→ TASK PROMPT: Of the lines in the entries below, state how many hold the word "body". Say nothing else.

→ ENTRIES PROVIDED:
----

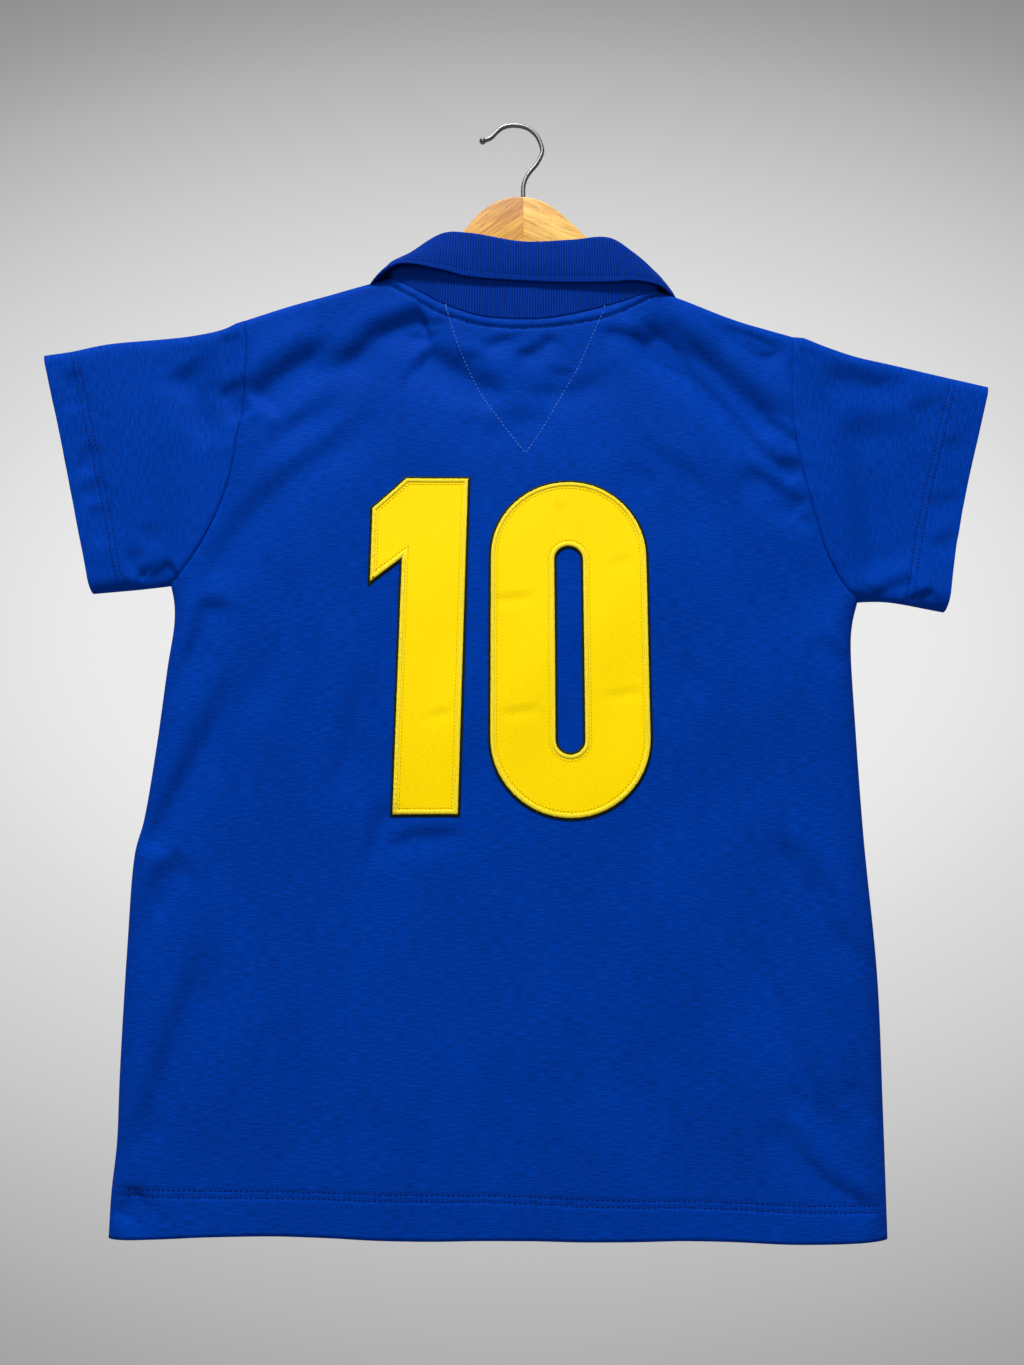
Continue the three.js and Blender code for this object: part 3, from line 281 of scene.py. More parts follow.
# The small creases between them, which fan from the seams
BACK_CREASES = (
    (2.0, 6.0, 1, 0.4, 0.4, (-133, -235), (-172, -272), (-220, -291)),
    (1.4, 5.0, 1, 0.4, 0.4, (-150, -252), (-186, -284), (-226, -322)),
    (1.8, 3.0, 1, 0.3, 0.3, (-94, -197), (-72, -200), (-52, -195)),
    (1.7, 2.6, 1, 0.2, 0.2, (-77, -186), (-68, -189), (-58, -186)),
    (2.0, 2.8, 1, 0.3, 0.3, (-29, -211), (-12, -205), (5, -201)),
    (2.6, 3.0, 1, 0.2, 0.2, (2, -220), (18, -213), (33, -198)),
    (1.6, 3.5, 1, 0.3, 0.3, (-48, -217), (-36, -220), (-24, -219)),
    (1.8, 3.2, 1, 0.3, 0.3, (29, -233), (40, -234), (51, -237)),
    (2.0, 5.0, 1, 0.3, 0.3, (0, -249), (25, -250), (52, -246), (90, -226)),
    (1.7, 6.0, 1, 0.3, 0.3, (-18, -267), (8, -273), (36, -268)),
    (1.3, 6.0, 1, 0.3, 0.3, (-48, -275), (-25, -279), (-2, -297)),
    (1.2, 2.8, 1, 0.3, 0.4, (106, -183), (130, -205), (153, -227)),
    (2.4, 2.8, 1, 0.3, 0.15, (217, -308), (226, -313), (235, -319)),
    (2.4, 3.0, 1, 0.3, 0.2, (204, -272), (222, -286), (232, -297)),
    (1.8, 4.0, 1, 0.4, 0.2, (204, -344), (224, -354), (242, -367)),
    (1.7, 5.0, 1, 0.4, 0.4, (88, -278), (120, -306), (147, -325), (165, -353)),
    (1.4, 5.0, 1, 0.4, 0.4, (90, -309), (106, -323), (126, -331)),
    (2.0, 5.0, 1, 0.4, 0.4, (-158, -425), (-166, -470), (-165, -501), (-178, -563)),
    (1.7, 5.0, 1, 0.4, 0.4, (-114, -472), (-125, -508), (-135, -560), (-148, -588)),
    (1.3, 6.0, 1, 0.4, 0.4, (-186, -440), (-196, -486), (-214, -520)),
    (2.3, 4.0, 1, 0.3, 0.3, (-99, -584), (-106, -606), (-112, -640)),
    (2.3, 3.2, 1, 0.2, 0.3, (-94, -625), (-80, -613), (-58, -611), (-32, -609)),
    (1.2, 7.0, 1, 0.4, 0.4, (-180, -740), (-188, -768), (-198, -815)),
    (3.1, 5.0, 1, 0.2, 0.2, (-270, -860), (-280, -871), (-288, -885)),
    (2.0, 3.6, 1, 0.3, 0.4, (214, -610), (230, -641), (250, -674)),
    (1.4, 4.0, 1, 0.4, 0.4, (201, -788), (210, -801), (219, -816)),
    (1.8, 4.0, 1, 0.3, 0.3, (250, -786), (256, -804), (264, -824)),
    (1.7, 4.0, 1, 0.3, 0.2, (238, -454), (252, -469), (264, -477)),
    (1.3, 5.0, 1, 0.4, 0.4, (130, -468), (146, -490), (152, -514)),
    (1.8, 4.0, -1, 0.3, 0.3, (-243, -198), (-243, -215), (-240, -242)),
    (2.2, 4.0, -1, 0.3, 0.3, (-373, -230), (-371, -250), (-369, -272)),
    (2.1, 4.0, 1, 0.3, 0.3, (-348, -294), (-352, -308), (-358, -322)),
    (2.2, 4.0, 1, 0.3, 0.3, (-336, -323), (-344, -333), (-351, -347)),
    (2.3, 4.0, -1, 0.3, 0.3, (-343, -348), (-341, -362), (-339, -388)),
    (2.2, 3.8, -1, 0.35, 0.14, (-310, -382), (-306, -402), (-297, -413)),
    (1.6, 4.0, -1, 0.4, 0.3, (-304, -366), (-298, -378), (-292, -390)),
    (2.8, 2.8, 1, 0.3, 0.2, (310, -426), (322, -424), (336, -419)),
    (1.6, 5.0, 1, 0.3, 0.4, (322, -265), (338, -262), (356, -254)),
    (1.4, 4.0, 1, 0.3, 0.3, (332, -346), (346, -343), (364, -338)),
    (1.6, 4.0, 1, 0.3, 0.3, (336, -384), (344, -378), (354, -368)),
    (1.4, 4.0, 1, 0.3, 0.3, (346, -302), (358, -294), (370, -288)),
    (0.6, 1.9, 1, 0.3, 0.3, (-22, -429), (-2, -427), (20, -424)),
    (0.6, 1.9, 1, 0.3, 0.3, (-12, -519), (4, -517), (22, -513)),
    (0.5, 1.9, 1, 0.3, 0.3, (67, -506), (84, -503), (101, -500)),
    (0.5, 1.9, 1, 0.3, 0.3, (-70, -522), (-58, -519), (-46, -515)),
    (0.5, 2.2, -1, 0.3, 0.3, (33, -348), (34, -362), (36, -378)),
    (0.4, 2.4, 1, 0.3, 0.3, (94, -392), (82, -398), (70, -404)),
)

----

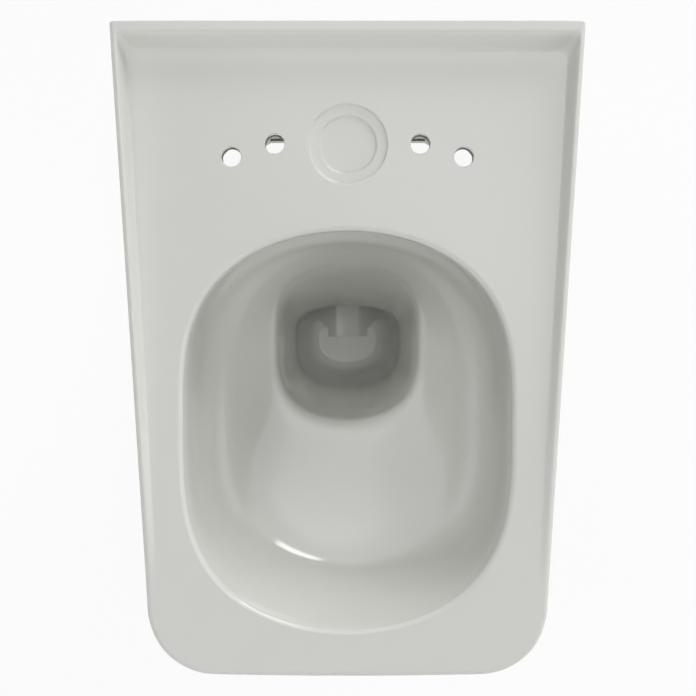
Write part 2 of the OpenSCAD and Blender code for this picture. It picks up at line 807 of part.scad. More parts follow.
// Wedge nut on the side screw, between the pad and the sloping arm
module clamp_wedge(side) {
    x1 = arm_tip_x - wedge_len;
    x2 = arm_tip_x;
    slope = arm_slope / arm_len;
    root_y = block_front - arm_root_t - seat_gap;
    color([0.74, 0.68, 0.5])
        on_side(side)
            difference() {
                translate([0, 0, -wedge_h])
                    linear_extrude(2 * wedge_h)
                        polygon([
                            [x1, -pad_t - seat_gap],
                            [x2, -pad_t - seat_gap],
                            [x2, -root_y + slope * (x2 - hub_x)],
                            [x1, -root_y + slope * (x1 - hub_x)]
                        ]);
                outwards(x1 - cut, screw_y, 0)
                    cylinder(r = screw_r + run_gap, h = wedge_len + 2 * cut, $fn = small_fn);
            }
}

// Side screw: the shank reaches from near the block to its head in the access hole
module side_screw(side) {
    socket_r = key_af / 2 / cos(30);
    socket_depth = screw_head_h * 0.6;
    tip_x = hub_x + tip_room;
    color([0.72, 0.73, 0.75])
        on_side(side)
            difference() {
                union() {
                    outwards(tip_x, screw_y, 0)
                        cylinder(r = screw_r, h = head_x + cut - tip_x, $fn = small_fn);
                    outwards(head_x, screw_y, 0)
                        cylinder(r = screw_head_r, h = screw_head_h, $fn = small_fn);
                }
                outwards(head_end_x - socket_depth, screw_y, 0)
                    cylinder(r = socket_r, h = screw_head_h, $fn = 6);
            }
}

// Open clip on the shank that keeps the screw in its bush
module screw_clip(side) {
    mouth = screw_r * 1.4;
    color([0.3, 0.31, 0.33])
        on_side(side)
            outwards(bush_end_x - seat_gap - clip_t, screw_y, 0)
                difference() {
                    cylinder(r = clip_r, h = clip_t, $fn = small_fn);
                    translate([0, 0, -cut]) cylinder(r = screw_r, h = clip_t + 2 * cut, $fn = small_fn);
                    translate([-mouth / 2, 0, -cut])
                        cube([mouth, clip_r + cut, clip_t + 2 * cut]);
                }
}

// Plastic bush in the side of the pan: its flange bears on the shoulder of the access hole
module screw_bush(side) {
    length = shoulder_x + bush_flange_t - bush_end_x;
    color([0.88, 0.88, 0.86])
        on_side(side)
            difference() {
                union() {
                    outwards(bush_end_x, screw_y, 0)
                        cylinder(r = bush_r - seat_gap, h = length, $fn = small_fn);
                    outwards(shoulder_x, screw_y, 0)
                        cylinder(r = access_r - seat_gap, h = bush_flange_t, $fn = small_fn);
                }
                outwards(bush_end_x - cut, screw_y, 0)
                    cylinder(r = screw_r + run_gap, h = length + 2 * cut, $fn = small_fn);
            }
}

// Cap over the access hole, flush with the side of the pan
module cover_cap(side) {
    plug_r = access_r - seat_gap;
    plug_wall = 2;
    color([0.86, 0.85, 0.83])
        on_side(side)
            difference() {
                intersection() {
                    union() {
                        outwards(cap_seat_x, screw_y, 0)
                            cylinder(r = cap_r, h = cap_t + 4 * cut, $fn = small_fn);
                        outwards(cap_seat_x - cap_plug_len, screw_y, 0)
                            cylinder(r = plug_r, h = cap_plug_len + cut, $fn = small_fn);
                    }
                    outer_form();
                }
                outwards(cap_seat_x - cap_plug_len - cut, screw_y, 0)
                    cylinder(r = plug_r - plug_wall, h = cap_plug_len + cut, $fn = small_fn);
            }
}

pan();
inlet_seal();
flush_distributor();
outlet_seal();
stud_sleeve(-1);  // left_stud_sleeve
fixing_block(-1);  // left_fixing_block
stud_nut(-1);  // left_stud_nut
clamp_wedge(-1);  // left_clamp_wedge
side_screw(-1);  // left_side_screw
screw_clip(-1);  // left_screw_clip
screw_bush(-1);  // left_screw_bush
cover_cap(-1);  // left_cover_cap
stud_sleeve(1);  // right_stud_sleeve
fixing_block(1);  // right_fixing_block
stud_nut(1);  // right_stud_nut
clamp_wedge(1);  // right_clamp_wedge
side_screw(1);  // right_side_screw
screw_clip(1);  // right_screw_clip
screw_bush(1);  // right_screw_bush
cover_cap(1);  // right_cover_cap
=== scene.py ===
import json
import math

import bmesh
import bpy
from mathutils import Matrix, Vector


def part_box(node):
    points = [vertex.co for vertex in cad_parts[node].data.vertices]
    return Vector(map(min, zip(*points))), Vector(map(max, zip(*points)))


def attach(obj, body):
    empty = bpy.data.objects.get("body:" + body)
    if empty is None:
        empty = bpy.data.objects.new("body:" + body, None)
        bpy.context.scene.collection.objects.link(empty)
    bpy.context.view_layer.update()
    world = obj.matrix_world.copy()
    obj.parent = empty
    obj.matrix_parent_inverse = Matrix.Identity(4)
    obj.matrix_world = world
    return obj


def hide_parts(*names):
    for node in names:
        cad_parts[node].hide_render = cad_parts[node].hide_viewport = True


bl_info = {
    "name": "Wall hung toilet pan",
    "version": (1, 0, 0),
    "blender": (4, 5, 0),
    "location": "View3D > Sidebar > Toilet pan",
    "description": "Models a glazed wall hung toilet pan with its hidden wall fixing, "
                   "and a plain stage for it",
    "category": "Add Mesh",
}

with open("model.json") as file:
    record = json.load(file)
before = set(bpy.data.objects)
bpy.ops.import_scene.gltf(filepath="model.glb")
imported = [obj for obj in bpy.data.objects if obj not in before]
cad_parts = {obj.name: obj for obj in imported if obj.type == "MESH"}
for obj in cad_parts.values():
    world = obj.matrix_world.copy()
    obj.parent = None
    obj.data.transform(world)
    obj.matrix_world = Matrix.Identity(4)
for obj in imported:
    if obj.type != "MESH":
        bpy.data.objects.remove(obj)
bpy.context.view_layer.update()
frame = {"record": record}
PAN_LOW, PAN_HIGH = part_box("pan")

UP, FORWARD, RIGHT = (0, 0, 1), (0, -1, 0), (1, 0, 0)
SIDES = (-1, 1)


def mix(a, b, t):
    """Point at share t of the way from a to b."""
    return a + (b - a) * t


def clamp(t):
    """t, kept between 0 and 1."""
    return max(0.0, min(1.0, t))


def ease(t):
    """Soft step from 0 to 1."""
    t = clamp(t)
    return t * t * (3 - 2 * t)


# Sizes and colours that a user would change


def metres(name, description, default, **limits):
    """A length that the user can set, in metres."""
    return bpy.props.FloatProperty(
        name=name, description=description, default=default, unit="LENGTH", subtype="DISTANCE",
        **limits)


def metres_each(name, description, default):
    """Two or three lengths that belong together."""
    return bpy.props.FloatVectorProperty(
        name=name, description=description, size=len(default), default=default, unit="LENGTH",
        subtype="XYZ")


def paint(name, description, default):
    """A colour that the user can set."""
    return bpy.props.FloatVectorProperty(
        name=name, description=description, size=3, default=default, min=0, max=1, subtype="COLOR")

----

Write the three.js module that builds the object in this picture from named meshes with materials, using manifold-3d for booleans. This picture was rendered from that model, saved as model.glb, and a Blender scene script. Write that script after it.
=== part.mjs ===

----

→ EXERCISE ANSWER: 3